Driving Business Growth: How Identity Governance Can Help
For many businesses, growth is a top priority. Whether expanding into new markets or increasing the number of products offered, growth is often tied to increased profitability.
According to a study, achieving sustainable growth requires customer-centric leadership and clear capability strategies. A vital component of this strategy is effective governance.
Define a scalable span of control.
We all know how difficult it can be to keep control of access privileges – think about the kids at home streaming videos, downloading video games, and using other IT systems. Keeping up with all the various identities people use in your organization can be even more challenging. A well-designed IGA solution and IGA tools can help make this process easier by providing standard workflows, analytics, and intelligence to make it easy for your IT team to ensure that the correct level of access is given to each person.
Unlike Identity Management, which focuses on granting and revoking access privileges, Identity Governance zooms out to view the big picture. It ensures that your access policies align with your business objectives. It also helps you enforce those policies during provisioning, attestation, and password changes.
With data privacy a growing concern and regulatory compliance more critical than ever, it’s essential to have a solid framework to detect anomalies and notify managers when changes are required. An identity governance framework can automate these periodic reviews and attestation processes to ensure that the proper level of access is in place for every user.
IGA is an essential component of an overall Identity and Access Management (IAM) solution that provides the security, agility, and compliance businesses need today. IGA + PAM solution integrates to provide a comprehensive platform that can scale to billions of identities.
Automate user access reviews
User access reviews are a critical component of identity governance. They enable administrators to discover and manage access privileges while maintaining an accurate view of user entitlements across the enterprise. They help organizations maintain compliance with security and access policies by ensuring that users’ rights are only granted and maintained for legitimate business purposes.
In addition to enabling users to request access privileges, user access reviews can also automate granting and revoking these permissions. This can help organizations reduce their risk and improve efficiencies by decoupling access decisions from the IT department.
As the need to review access grows, many organizations are adopting an automated solution. These solutions offer significant time savings, improve the accuracy of user access reviews, and allow organizations to comply with regulatory requirements such as SOX, GDPR, GLBA, and ISO.
The best user access review automation tools are designed to support a scalable span of control, delegated administration, and role-based management. They should also provide the ability to track, schedule, and complete reviews. For example, an organization should be able to select a group of users for review and assign a reviewer. It should also be able to send email notifications and reminders to reviewers. This can help streamline the user access review process and prevent review fatigue. Additionally, an automated UAR tool should be able to detect changes in the access rights of users and notify administrators when those changes are necessary.
Enable delegated administration
Allowing delegated administrators to manage a group of user accounts or web applications may make sense, depending on the organization. This will enable IT to offload menial, repetitive tasks that do not threaten the security of your agency’s tenant, from your central IT team to the people who know best what needs to be done.

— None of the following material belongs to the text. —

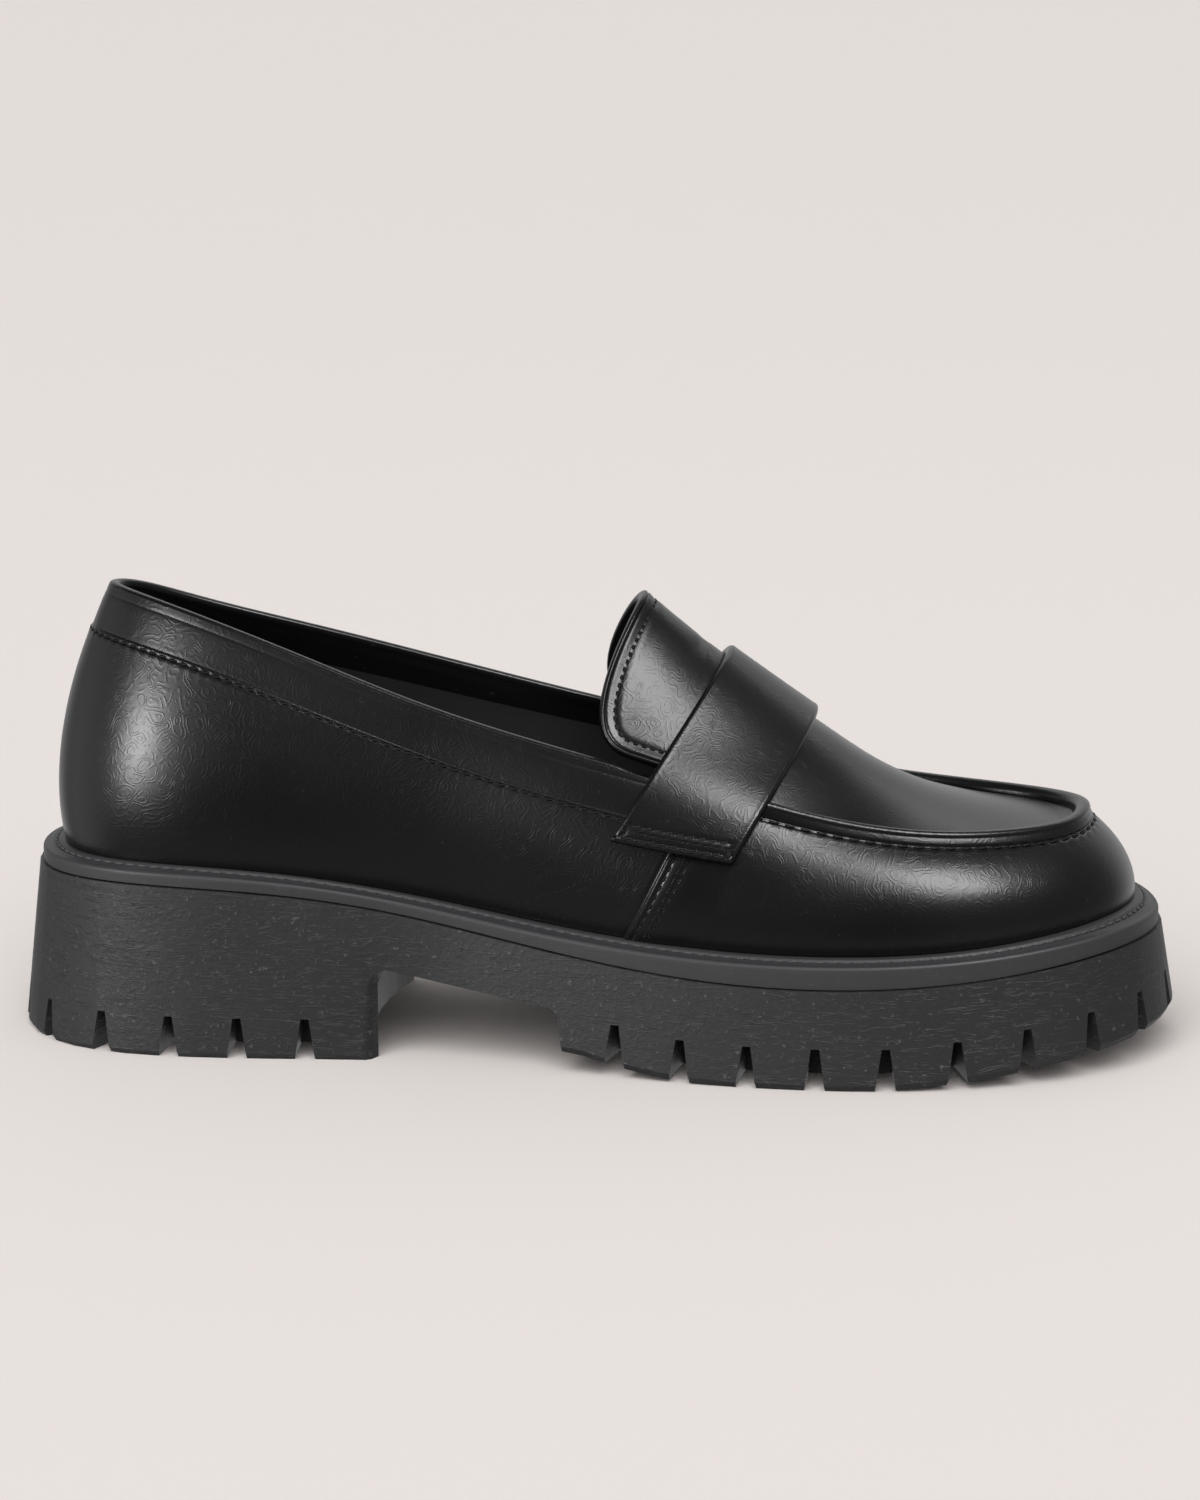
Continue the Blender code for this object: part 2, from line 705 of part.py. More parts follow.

This is a significant shift away from the traditional model where every access request must be routed to and approved by IT. Instead, modern identity governance solutions enable business system owners (non-IT users responsible for the line of business associated with an application or system) to review and certify entitlement requests through workflows explicitly designed for them. These workflows also provide visibility to each request’s identity, entitlement, and risk information so that approvals aren’t rubber-stamped.
For example, if a marketing manager receives access to the HR system and does not have a reason for it, an identity governance framework can spotlight this abnormality. It can notify the business owner that a request has been submitted and allow them to review, approve, or revoke that access.
By enabling delegated administration, IT can be more efficient and focused on mission-critical activities that are more important to the agency, all while supporting compliance, reducing risk, and driving business growth. By assessing your organization’s specific requirements, you can create a framework that aligns these processes with identity governance to maximize the value of your investment in IGA.
Inheritance
Managing access at scale is tough enough; it’s even more challenging when organizations must ensure they can easily transition workers from one role to another. Identity governance frameworks enable inheritance, helping to mitigate security risk and improve efficiencies.
A vital component of an identity governance framework is a centralized identity repository that provides visibility into the current state of all user entitlements and permissions. This enables the IT team to understand how each worker is granted access to applications and systems based on their roles, allowing them to ensure that all entitlements are in line with business needs.
This central repository also enables a more efficient and scalable approach to performing user access reviews and certifications, as the IT team can instantly know each user’s current access privileges and how those rights have been assigned. The IT team can quickly review, expand, or revoke entitlements as needed and ensure all access aligns with business processes.
Finally, an identity governance solution should include a capability to govern privileged access, which is often not considered part of the governance and administration (IGA) function but critical to ensuring an organization can maintain its security posture. By governing privileged access, IGA helps to ensure that only those who need administrative privileges have them.